WORK TO COMPLETE: Return only the stretch of the material below that begins with the line containing "hide_parts(self.plan.node_of(index))" and ends with the line containing "pale floor, soft", exactly; both of those lines belong to it.

RAW DATA:
****
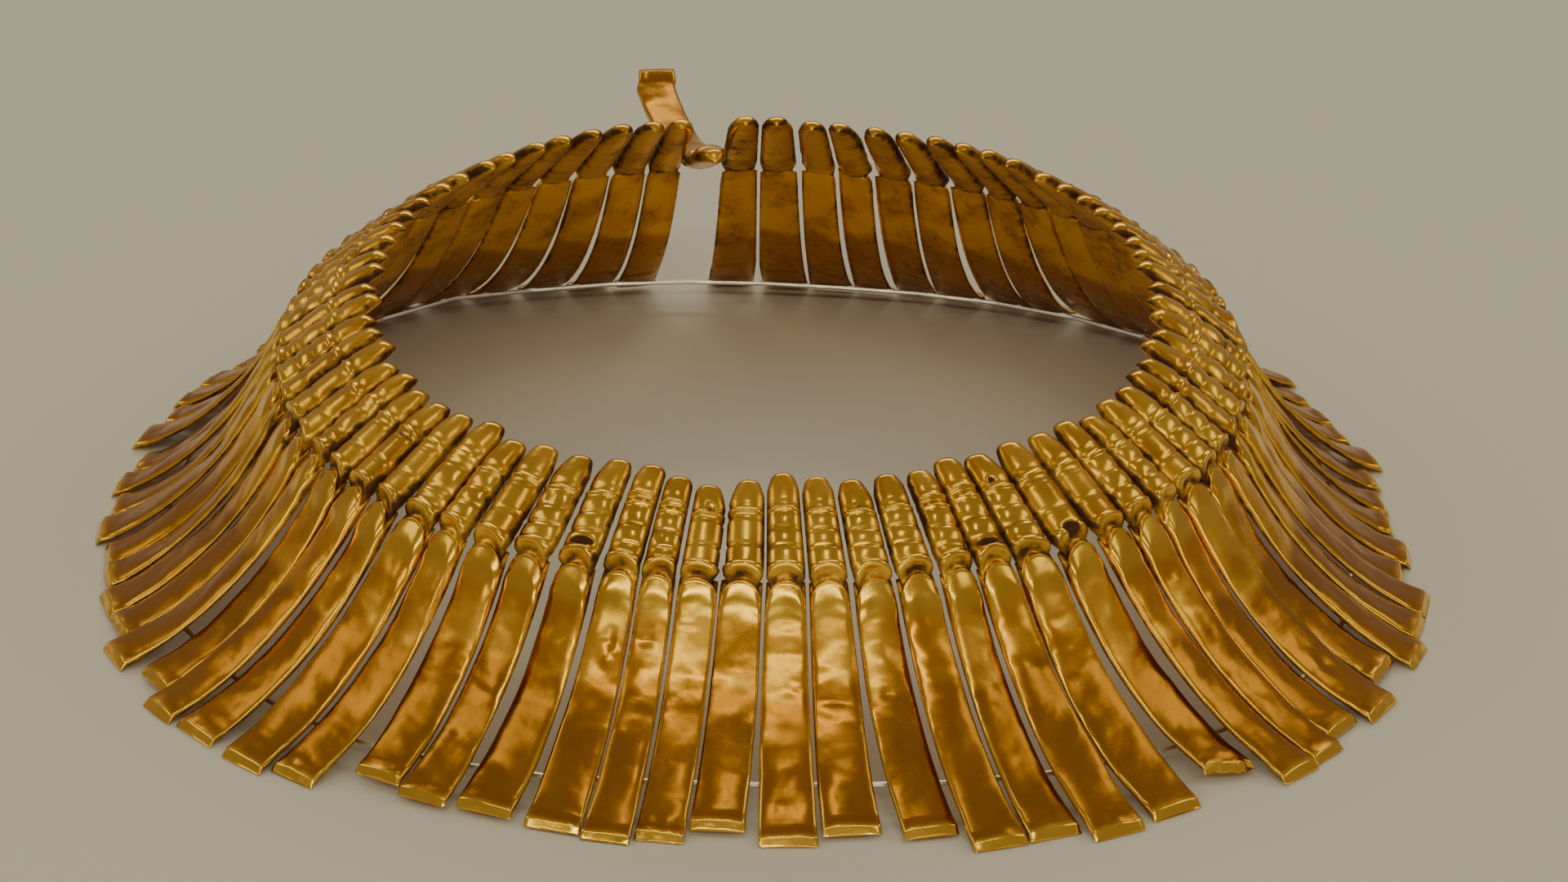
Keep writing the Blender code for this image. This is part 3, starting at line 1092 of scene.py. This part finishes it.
@dataclass(frozen=True)
class SheetGold:
    """Satin sheet gold with hammer marks, red-brown dirt and painted shade, painted brown shade on the
    lower blades and painted highlights on edges, nails and rings.
    """

    name: str = "old_sheet_gold"
    bright: Colour = (0.93, 0.50, 0.060)
    deep: Colour = (0.74, 0.345, 0.034)
    # Browner gold painted in as shade on the lower blades.
    brown: Colour = (0.52, 0.222, 0.024)
    # Dark red-brown for dirt and for the painted shade of recesses, of the sides between heads and of the
    # back.
    soil_and_shade: Colour = (0.080, 0.027, 0.009)
    # Brighter yellow gold painted in as highlight.
    highlight_gold: Colour = (0.98, 0.61, 0.085)
    patch_size: float = 7.0 * MM
    mark_size: float = 1.6 * MM
    grain_size: float = 0.35 * MM
    beat_size: float = 2.4 * MM
    bump_strength: float = 0.5
    bump_depth: float = 0.16 * MM
    sheen: float = 0.25

    def make(self) -> bpy.types.Material:
        """Builds the node material.

        Returns:
            The finish.
        """
        kit = NodeKit(self.name)
        patches = kit.clouds(self.patch_size, 2.0, 0.45)
        marks = kit.clouds(self.mark_size, 2.0, 0.5)
        grain = kit.clouds(self.grain_size, 2.0, 0.5)
        beats = kit.clouds(self.beat_size, 1.0, 0.35)
        # Dirt and painted shade, broken up by noise; where it lies the metal is dulled and roughened.
        soil_and_shade = kit.reckon("ADD", kit.painted("soil_and_shade"), kit.spread(marks, 0.35, 0.75, -0.12, 0.12))
        soil_and_shade = kit.reckon("ADD", soil_and_shade, kit.spread(patches, 0.35, 0.70, -0.10, 0.14))
        soil_and_shade = kit.spread(soil_and_shade, 0.40, 0.90, 0.0, 1.0)
        # Painted highlight: brighter gold is mixed in, and the finish is made a little smoother there.
        painted_highlight = kit.painted("painted_highlight")
        colour = kit.blend(kit.spread(patches, 0.38, 0.64, 0.0, 1.0), self.bright, self.deep)
        # Painted shade: the lower blades turn browner.
        colour = kit.blend(kit.painted("painted_shade"), colour, self.brown)
        # Painted highlight mixed in.
        colour = kit.blend(kit.reckon("MULTIPLY", painted_highlight, 0.8), colour, self.highlight_gold)
        # Mixes in the dark red-brown of dirt and painted shade.
        colour = kit.blend(soil_and_shade, colour, self.soil_and_shade)
        rough = kit.spread(patches, 0.3, 0.7, 0.29, 0.20)
        rough = kit.reckon("ADD", rough, kit.spread(grain, 0.3, 0.7, 0.0, 0.04))
        rough = kit.reckon("ADD", rough, kit.reckon("MULTIPLY", soil_and_shade, 0.30))
        rough = kit.reckon("SUBTRACT", rough, kit.reckon("MULTIPLY", painted_highlight, 0.08))
        height = kit.reckon("ADD", beats, kit.reckon("MULTIPLY", marks, 0.10))
        looks = {
            "Base Color": colour,
            "Roughness": rough,
            "Metallic": kit.spread(soil_and_shade, 0.0, 1.0, 1.0, 0.15),
            "Specular IOR Level": self.sheen,
            "Normal": kit.bumps(height, self.bump_strength, self.bump_depth),
        }
        kit.fill(kit.shader, looks)
        return kit.material


@dataclass(frozen=True)
class WireMetal:
    """Pale drawn wire with a faint dark bloom."""

    name: str = "pale_drawn_wire"
    bright: Colour = (0.92, 0.90, 0.86)
    dull: Colour = (0.66, 0.63, 0.58)
    bloom_size: float = 3.0 * MM
    smoothest: float = 0.28
    roughest: float = 0.48

    def make(self) -> bpy.types.Material:
        """Builds the node material.

        Returns:
            The finish.
        """
        kit = NodeKit(self.name)
        bloom = kit.clouds(self.bloom_size, 4.0, 0.5)
        colour = kit.blend(bloom, self.bright, self.dull)
        rough = kit.spread(bloom, 0.0, 1.0, self.smoothest, self.roughest, "LINEAR")
        kit.fill(kit.shader, {"Base Color": colour, "Roughness": rough, "Metallic": 1.0})
        return kit.material


@dataclass
class Collar:
    """All pendants of the necklace and the wire under them."""

    plan: CollarPlan = field(default_factory=CollarPlan)
    seed: int = 5
    coarse_from: int = 14
    coarse_to: int = 61
    dent_count: int = 3
    dent_ranges: tuple[tuple[float, float], ...] = (
        (20, 50), (-0.7, 0.7), (1.0, 3.0), (0.8, 1.8), (-0.15, 0.35), (0.0, 0.4)
    )

    def ring_centre(self) -> Vector:
        """The ring's centre in the frame, on the ground."""
        low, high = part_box("support_wire")
        return Vector(((low[0] + high[0]) / 2, (low[1] + high[1]) / 2, 0.0))

    def wear_of(self, index: int, rng: random.Random) -> Wear:
        """Wear of a pendant, seeded where the front list has none.

        Args:
            index: The pendant's number, from 0.
            rng: The wear's own generator.

        Returns:
            The pendant's wear.
        """
        pattern = rng.choice((HeadPattern.RINGED, HeadPattern.BARREL, HeadPattern.PLAIN))
        dents = tuple(
            Dent(*(rng.uniform(*span) for span in self.dent_ranges)) for _ in range(self.dent_count)
        )
        seeded = Wear(
            pattern,
            lip_arch=rng.uniform(0.2, 0.8),
            lip_skew=rng.uniform(-0.4, 0.4),
            nail_arch=rng.uniform(2.6, 3.5),
            end_crumple=rng.choice((0.0, 0.0, 0.4)),
            end_open=rng.random() < 0.2,
            dents=dents,
        )
        return FRONT_WEAR.get(index, seeded)

    def build(self) -> list[bpy.types.Object]:
        """Makes every pendant.

        Returns:
            The finished pieces.
        """
        gold = SheetGold().make()
        models = {}
        for pattern in HeadPattern:
            for grade in Grade:
                models[pattern, grade] = StraightPendant(pattern, grade)
                models[pattern, grade].build()
        lines = self.plan.lines(self.ring_centre())
        rng = random.Random(self.seed)
        pieces = []
        for index, line in enumerate(lines):
            wear = self.wear_of(index, rng)
            coarse = self.coarse_from <= index <= self.coarse_to
            model = models[wear.pattern, Grade.COARSE if coarse else Grade.FINE]
            piece = PendantCopy(index, model, line, wear).build(gold)
            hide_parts(self.plan.node_of(index))
            pieces.append(piece)
            LOG.info("%s: %d faces", piece.name, len(piece.data.polygons))
        for model in models.values():
            bpy.data.objects.remove(bpy.data.objects[model.name])
        wire = bpy.data.objects["support_wire"]
        wire_metal = WireMetal().make()
        for slot in wire.material_slots:
            slot.material = wire_metal
        return pieces


@dataclass(frozen=True)
class Strip:
    """A soft strip light: degrees round from the front and up, metres wide and high, and glow."""

    name: str
    turn: float
    height: float
    size: tuple[float, float]
    glow: float


@dataclass
class Studio:
    """Plain pale floor, soft lights and the camera."""

    centre: Vector
    distance: float = 0.64
    elevation: float = math.radians(25.6)
    roll: float = math.radians(1.3)
    lens: float = 85.2
    shift: tuple[float, float] = (0.0163, 0.0517)
    floor_size: float = 4.0
    floor_colour: Colour = (0.80, 0.78, 0.74)
    world_colour: Colour = (1.0, 0.82, 0.72)
    world_strength: float = 0.27
    reach: float = 1.10
    lamp_colour: Colour = (1.0, 0.98, 0.60)
    floor_roughness: float = 0.85
    nearest_seen: float = 0.01
    strips: tuple[Strip, ...] = (
        Strip("front", -4.0, 39.5, (1.3, 0.08), 6.2),
        Strip("low_front", 0.0, 9.0, (1.1, 0.14), 3.4),
        Strip("right", 95.0, 40.0, (0.8, 0.30), 1.2),
        Strip("left", -95.0, 40.0, (0.8, 0.30), 1.2),
        Strip("rear", 180.0, 40.0, (0.9, 0.26), 2.6),
        Strip("top", 0.0, 80.0, (0.16, 0.46), 2.4),
    )

    def floor(self) -> None:
        """Adds the floor."""
        bpy.ops.object.select_all(action="DESELECT")
        bpy.ops.mesh.primitive_plane_add(size=self.floor_size, location=(0, 0, 0))
        ground = bpy.context.object
        ground.name = "pale_floor"
        kit = NodeKit("pale_floor")
        looks = {"Base Color": self.floor_colour, "Roughness": self.floor_roughness}
        kit.fill(kit.shader, looks)
        ground.data.materials.append(kit.material)

    def softbox(self, strip: Strip) -> None:
        """Adds a strip light.

        Args:
            strip: Its place, size and brightness.
        """
        data = bpy.data.lights.new(strip.name, "AREA")
        data.shape = "RECTANGLE"
        data.size, data.size_y = strip.size
        data.energy = math.pi * strip.size[0] * strip.size[1] * strip.glow
        data.color = self.lamp_colour
        light = bpy.data.objects.new(strip.name, data)
        round_by, up = math.radians(strip.turn), math.radians(strip.height)
        level = Vector((math.sin(round_by), -math.cos(round_by), 0.0)) * math.cos(up)
        aim = level + Vector((0, 0, math.sin(up)))
        light.location = self.centre + aim * self.reach
        light.rotation_euler = (-aim).to_track_quat("-Z", "Y").to_euler()
        bpy.context.scene.collection.objects.link(light)

    def camera(self) -> None:
        """Adds the camera at the photograph's viewing angle."""
        data = bpy.data.cameras.new("camera")
        data.lens = self.lens
        data.shift_x, data.shift_y = self.shift
        data.clip_start = self.nearest_seen
        camera = bpy.data.objects.new("camera", data)
        back = Vector((0, -math.cos(self.elevation), math.sin(self.elevation)))
        camera.location = self.centre + self.distance * back
        look = (-back).to_track_quat("-Z", "Y").to_matrix()
        camera.rotation_euler = (look @ Matrix.Rotation(self.roll, 3, "Z")).to_euler()
        bpy.context.scene.collection.objects.link(camera)
        bpy.context.scene.camera = camera

    def build(self) -> None:
        """Builds the whole studio."""
        self.floor()
        world = bpy.data.worlds.new("studio")
        world.use_nodes = True
        background = world.node_tree.nodes["Background"]
        background.inputs["Color"].default_value = (*self.world_colour, 1.0)
        background.inputs["Strength"].default_value = self.world_strength
        bpy.context.scene.world = world
        for strip in self.strips:
            self.softbox(strip)
        self.camera()


def main() -> None:
    """Builds the necklace and its studio and reports each piece."""
    logging.basicConfig(level=logging.INFO, format="%(message)s")
    collar = Collar()
    pieces = collar.build()
    Studio(collar.ring_centre()).build()
    faces = sum(len(piece.data.polygons) for piece in pieces)
    LOG.info("%d pieces with %d faces", len(pieces), faces)


if __name__ == "__main__":
    main()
****
WRITTEN ANSWER:
            hide_parts(self.plan.node_of(index))
            pieces.append(piece)
            LOG.info("%s: %d faces", piece.name, len(piece.data.polygons))
        for model in models.values():
            bpy.data.objects.remove(bpy.data.objects[model.name])
        wire = bpy.data.objects["support_wire"]
        wire_metal = WireMetal().make()
        for slot in wire.material_slots:
            slot.material = wire_metal
        return pieces


@dataclass(frozen=True)
class Strip:
    """A soft strip light: degrees round from the front and up, metres wide and high, and glow."""

    name: str
    turn: float
    height: float
    size: tuple[float, float]
    glow: float


@dataclass
class Studio:
    """Plain pale floor, soft lights and the camera."""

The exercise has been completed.